═══ Exercise inputs ═══
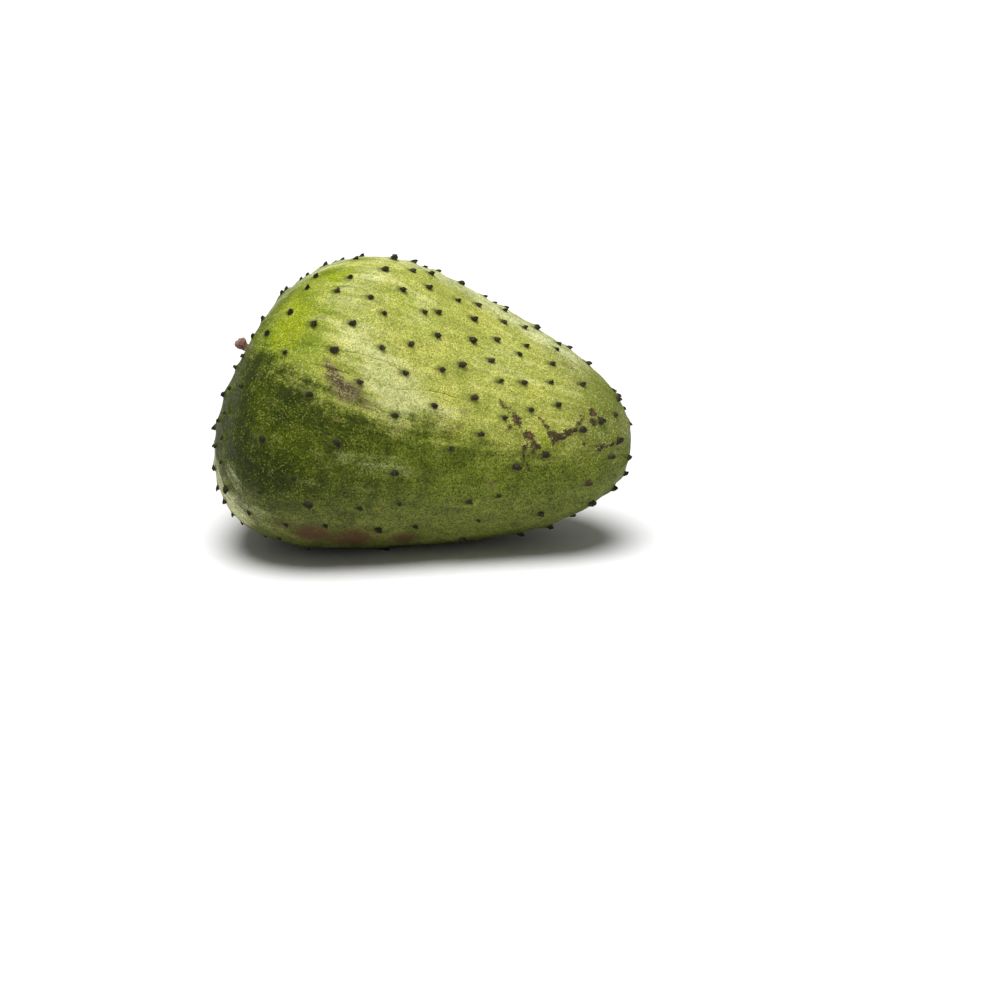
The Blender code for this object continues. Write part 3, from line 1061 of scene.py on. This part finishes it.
def layHalos(graph):
    # a dark ring round each spine, and a whisker that trails behind it, a thin line of painted shade
    # beside its low ridge
    halo = graph.step(graph.frayed(graph.attribute("halo"), mottle=0.4, grains=0.5), 0.35, 1.0)
    graph.lay(halo * 0.75, skinLook["halo"])
    back = graph.attribute("whiskerBack")
    aside = abs(graph.frayed(graph.attribute("whiskerAside"), blotch=5.0, mottle=2.0))
    reach = graph.step(back, 0.3, 1.2) * (1 - graph.step(back + graph.grain["broad"] * 12.0, 6.0, 11.0))
    lineShade = (1 - graph.step(aside + back * 0.16, 0.35, 0.95)) * reach
    graph.lay(lineShade * 0.75, skinLook["lineShade"])


def layStain(graph):
    stain = graph.step(graph.frayed(graph.attribute("stain"), mottle=0.9, streaks=0.5), 0.3, 0.8)
    graph.lay(stain * 0.8, skinLook["stain"])


def layRusset(graph):
    # a pale patch with a dark net over it
    grain = graph.grain
    held = graph.frayed(graph.attribute("russet"), mottle=2.2, fineStreaks=0.6, grains=0.8)
    held = graph.step(held, 0.2, 0.9)
    graph.lay(held * 0.65, skinLook["russetPale"])
    net = graph.frayed(grain["dust"] * 0.8 + grain["grains"] * 0.2, crumbs=0.25, fineStreaks=0.3)
    russet = held * graph.step(net, 0.44, 0.52)
    graph.lay(russet * 0.9, skinLook["russet"])
    return russet


def layFlecks(graph, sunlit):
    grain = graph.grain
    fleck = graph.step(grain["flecks"] * 0.75 + grain["grains"] * 0.25 - sunlit * 0.03, 0.67, 0.71)
    spot = graph.step(graph.frayed(graph.attribute("spots"), grains=0.9), 0.3, 0.75)
    graph.lay(graph.maximum(spot * 0.7, fleck * 0.4), skinLook["spot"])


def layScars(graph, large):
    # thin corky lines, lumps along them with loose crumbs about, and raw places on the lumps
    corks = graph.attribute("corks")
    line = abs(graph.frayed(graph.attribute("scarAcross"), mottle=6.0, crumbs=3.0))
    thin = (1 - graph.step(graph.frayed(line, grains=4.0), 0.5, 1.9)) * graph.attribute("scarHeld")
    thin = thin * graph.step(graph.grain["crumbs"], 0.38, 0.5)
    lump = graph.step(graph.frayed(corks, crumbs=2.4, grains=1.6), 0.44, 0.62)
    largeValue, largeDistance = large
    crumb = graph.step(corks, 0.08, 0.3) * graph.step(graph.frayed(largeValue, crumbs=1.5), 0.72, 0.84)
    crumb = crumb * (1 - graph.step(largeDistance, 0.3, 0.6))
    scar = graph.maximum(thin * 0.8, graph.maximum(lump, crumb * 0.8))
    corkGrain = graph.step(graph.grain["dust"] * 0.5 + graph.grain["grains"] * 0.5, 0.48, 0.6)
    graph.lay(scar * 0.92, graph.blend(corkGrain, skinLook["cork"], skinLook["corkGrain"]))
    raw = graph.step(graph.frayed(graph.attribute("raw"), grains=1.3), 0.5, 0.8)
    graph.lay(raw * 0.6, skinLook["raw"])
    return scar


def layCreases(graph):
    # painted shade: each crease's dent is darkened
    line = abs(graph.frayed(graph.attribute("creaseAcross"), mottle=9.0))
    broken = graph.step(graph.grain["blotch"] + graph.grain["grains"] * 0.3, 0.55, 0.75)
    crease = (1 - graph.step(line, 0.2, 1.5)) * graph.attribute("creaseHeld") * broken
    graph.lay(crease * 0.5, skinLook["lineShade"])
    return crease


def skinFinish():
    graph = SkinGraph()
    fine = graph.cells(graph.place, skinLook["fineCells"])
    large = graph.cells(graph.place, skinLook["largeCells"])
    sunlit = litAndSunnedShare(graph)
    pale = paleShare(graph)
    # the lit, sunned side and the painted shade below it, each partly the skin's own colour
    graph.colour = graph.blend(sunlit, shadedColour(graph), litAndSunnedColour(graph, pale))
    layFrostAndSheen(graph)
    layCollar(graph)
    bloomAndSheen = layBloomAndSheen(graph)
    layHues(graph, sunlit)
    granules = layGranules(graph, sunlit, pale, bloomAndSheen, fine, large)
    layHalos(graph)
    layStain(graph)
    russet = layRusset(graph)
    layFlecks(graph, sunlit)
    scar = layScars(graph, large)
    crease = layCreases(graph)

    grain = graph.grain
    rough = 0.5 + 0.12 * graph.step(grain["mottle"], 0.35, 0.65)
    rough = rough + scar * 0.25 + graph.attribute("bloomAndSheen") * 0.1
    relief = granules * 0.5 + grain["grains"] * 0.8 + grain["streaks"] * 0.5
    relief = relief + scar * grain["grains"] * 1.5 - crease * 0.8 + russet * 0.6
    sockets = {
        "Base Color": graph.colour,
        "Roughness": rough,
        "Normal": graph.bump(relief, skinLook["relief"], skinLook["reliefStrength"]),
        "Specular IOR Level": skinLook["shine"],
    }
    graph.plug(graph.shader, sockets)
    return graph.material


spineLook = {
    "foot": (0.08, 0.11, 0.015),
    "side": (0.024, 0.020, 0.010),
    "brown": (0.052, 0.032, 0.014),
    "tip": (0.014, 0.010, 0.006),
    "dust": (0.14, 0.12, 0.06),
    # noises: scale, detail, roughness
    "grain": (1400, 3.0, 0.7),
    "patch": (160, 3.0, 0.6),
    "relief": 0.25 * mm,
    "reliefStrength": 0.8,
    "shine": 0.12,
}


def spineFinish():
    look = spineLook
    graph = Graph("spineHorn")
    place = graph.objectPlace()
    grain = graph.noise(place, *look["grain"])
    patch = graph.noise(place, *look["patch"])
    rise = graph.attribute("rise")  # 0 at the skin and 1 at the point
    tone = graph.attribute("tone")  # each spine's own, from 0 to 1
    brown = graph.step(tone + (patch - 0.5) * 0.8, 0.8, 1.0)
    side = graph.blend(brown, look["side"], look["brown"])
    colour = graph.blend(graph.step(rise + (patch - 0.5) * 0.6, 0.02, 0.4), look["foot"], side)
    darkTip = graph.step(rise, 0.6, 1.0) * (1 - graph.step(tone, 0.6, 0.9))
    colour = graph.blend(darkTip, colour, look["tip"])
    dust = graph.step(patch * 0.3 + grain * 0.7, 0.52, 0.62)
    colour = graph.blend(dust * 0.5, colour, look["dust"])
    sockets = {
        "Base Color": colour,
        "Roughness": 0.6 + grain * 0.3,
        "Normal": graph.bump(grain, look["relief"], look["reliefStrength"]),
        "Specular IOR Level": look["shine"],
    }
    graph.plug(graph.shader, sockets)
    return graph.material


stalkLook = {
    "bark": (0.20, 0.105, 0.07),
    "pink": (0.36, 0.21, 0.16),
    "crack": (0.045, 0.025, 0.018),
    "wood": (0.30, 0.20, 0.12),
    # noises: scale, detail, roughness
    "coarse": (260, 4.0, 0.65),
    "fine": (1300, 3.0, 0.7),
    "relief": 0.6 * mm,
    "reliefStrength": 0.9,
}


def stalkFinish():
    look = stalkLook
    graph = Graph("stalkBark")
    place = graph.objectPlace()
    coarse = graph.noise(place, *look["coarse"])
    fine = graph.noise(place, *look["fine"])
    colour = graph.blend(graph.step(coarse, 0.38, 0.64), look["bark"], look["pink"])
    cracks = 1 - graph.step(fine * 0.6 + coarse * 0.4, 0.36, 0.5)
    colour = graph.blend(cracks * 0.85, colour, look["crack"])
    bare = graph.step(graph.attribute("cutEnd"), 0.2, 0.5)
    colour = graph.blend(bare * 0.6, colour, look["wood"])
    sockets = {
        "Base Color": colour,
        "Roughness": 0.72 + fine * 0.2,
        "Normal": graph.bump(fine * 0.5 + coarse, look["relief"], look["reliefStrength"]),
    }
    graph.plug(graph.shader, sockets)
    return graph.material


def dress(piece, finish):
    piece.data.materials.clear()
    piece.data.materials.append(finish)


dress(makeSkin(), skinFinish())
dress(setSpines(), spineFinish())
dress(makeStalk(), stalkFinish())
print("pieces dressed")


# floor, light and camera

studio = {
    "floorSide": 40.0,
    "floorColour": (0.74, 0.74, 0.74),
    "floorRoughness": 0.9,
    "floorShine": 0.1,
    "skyLight": 0.25,
    "sunPower": 4.3,
    "sunSpread": math.radians(38),
    "sunFrom": (-0.02, -0.2, 1.0),
    # the camera stands off from the target, and is aimed a little to its right and below it
    "target": (0.0198, 0.0022, 0.0648),
    "distance": 1.2,
    "azimuth": math.radians(10.69),
    "elevation": math.radians(15),
    "aimRight": 31.8 * mm,
    "aimDown": 44.4 * mm,
    "lens": 90.72,
    "sensorWidth": 36,
    "nearestSeen": 0.05,
}


def makeFloor():
    deselectAll()
    bpy.ops.mesh.primitive_plane_add(size=studio["floorSide"], location=(0, 0, 0))
    floor = bpy.context.object
    floor.name = "floor"
    graph = Graph("paleFloor")
    sockets = {
        "Base Color": studio["floorColour"],
        "Roughness": studio["floorRoughness"],
        "Specular IOR Level": studio["floorShine"],
    }
    graph.plug(graph.shader, sockets)
    dress(floor, graph.material)


def makeLight():
    world = bpy.data.worlds.new("studio")
    bpy.context.scene.world = world
    world.use_nodes = True
    background = world.node_tree.nodes["Background"]
    background.inputs["Color"].default_value = (1, 1, 1, 1)
    background.inputs["Strength"].default_value = studio["skyLight"]
    bpy.ops.object.light_add(type="SUN", location=studio["sunFrom"])
    sun = bpy.context.object
    sun.data.energy = studio["sunPower"]
    sun.data.angle = studio["sunSpread"]
    sun.rotation_euler = Vector(studio["sunFrom"]).to_track_quat("Z", "Y").to_euler()


def makeCamera():
    azimuth, elevation = studio["azimuth"], studio["elevation"]
    right = Vector((math.cos(azimuth), math.sin(azimuth), 0))
    level = Vector((math.sin(azimuth), -math.cos(azimuth), 0))
    back = level * math.cos(elevation) + Vector((0, 0, math.sin(elevation)))
    up = back.cross(right)
    target = Vector(studio["target"])
    aim = target + right * studio["aimRight"] - up * studio["aimDown"]
    bpy.ops.object.camera_add(location=target + back * studio["distance"])
    camera = bpy.context.object
    camera.rotation_euler = (aim - camera.location).to_track_quat("-Z", "Y").to_euler()
    camera.data.lens = studio["lens"]
    camera.data.sensor_width = studio["sensorWidth"]
    camera.data.clip_start = studio["nearestSeen"]
    bpy.context.scene.camera = camera


makeFloor()
makeLight()
makeCamera()
bpy.context.scene.view_settings.view_transform = "Standard"
print("studio set")
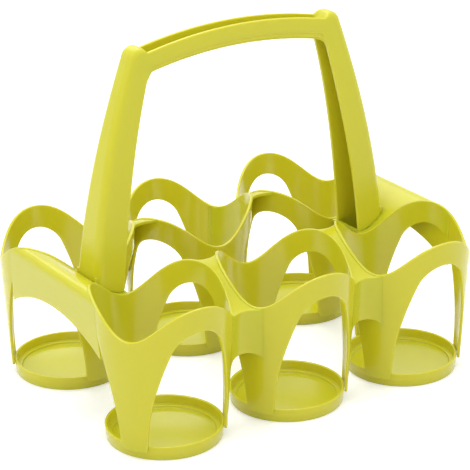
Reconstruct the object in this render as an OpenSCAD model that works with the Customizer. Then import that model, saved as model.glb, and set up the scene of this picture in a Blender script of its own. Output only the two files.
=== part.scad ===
// Six pack carrier: six waved sleeves over six trays, bridges, saddles and a lift handle.
// Millimetres, +Z up, X along the three cups of a row, origin under the middle of the base.

/* [Cups] */
// Outer radius of a sleeve 10 mm above the ground
sleeve_r = 44.3; // [40:0.1:50]
// Gap between neighbours in a row, 10 mm above the ground
cup_gap = 14.9; // [14:0.1:22]
// Gap between the two rows, 10 mm above the ground
row_gap = 45.5; // [41:0.5:60]
// Growth of the sleeve radius for each millimetre of height
flare = 0.060; // [0.03:0.005:0.065]
// Thickness of the sleeve wall
wall = 2.0; // [1.6:0.1:2.4]
// Middle height of the waved rim
rim_mid = 102.7; // [100:0.5:106]
// Height of the rim wave above and below its middle
rim_wave = 11.8; // [9:0.2:12.4]
// Sharpening of the rim wave at its low points
rim_sharp = 1.2; // [0:0.1:2]

/* [Windows] */
// Half width of a window at its straight foot
window_half = 32; // [29:0.5:33]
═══
Short exercise
Take the line that contains "Reconstruct the object" and each line after it down to the last of the records, and retype them exactly; add nothing else.

Task response
Reconstruct the object in this render as an OpenSCAD model that works with the Customizer. Then import that model, saved as model.glb, and set up the scene of this picture in a Blender script of its own. Output only the two files.
=== part.scad ===
// Six pack carrier: six waved sleeves over six trays, bridges, saddles and a lift handle.
// Millimetres, +Z up, X along the three cups of a row, origin under the middle of the base.

/* [Cups] */
// Outer radius of a sleeve 10 mm above the ground
sleeve_r = 44.3; // [40:0.1:50]
// Gap between neighbours in a row, 10 mm above the ground
cup_gap = 14.9; // [14:0.1:22]
// Gap between the two rows, 10 mm above the ground
row_gap = 45.5; // [41:0.5:60]
// Growth of the sleeve radius for each millimetre of height
flare = 0.060; // [0.03:0.005:0.065]
// Thickness of the sleeve wall
wall = 2.0; // [1.6:0.1:2.4]
// Middle height of the waved rim
rim_mid = 102.7; // [100:0.5:106]
// Height of the rim wave above and below its middle
rim_wave = 11.8; // [9:0.2:12.4]
// Sharpening of the rim wave at its low points
rim_sharp = 1.2; // [0:0.1:2]

/* [Windows] */
// Half width of a window at its straight foot
window_half = 32; // [29:0.5:33]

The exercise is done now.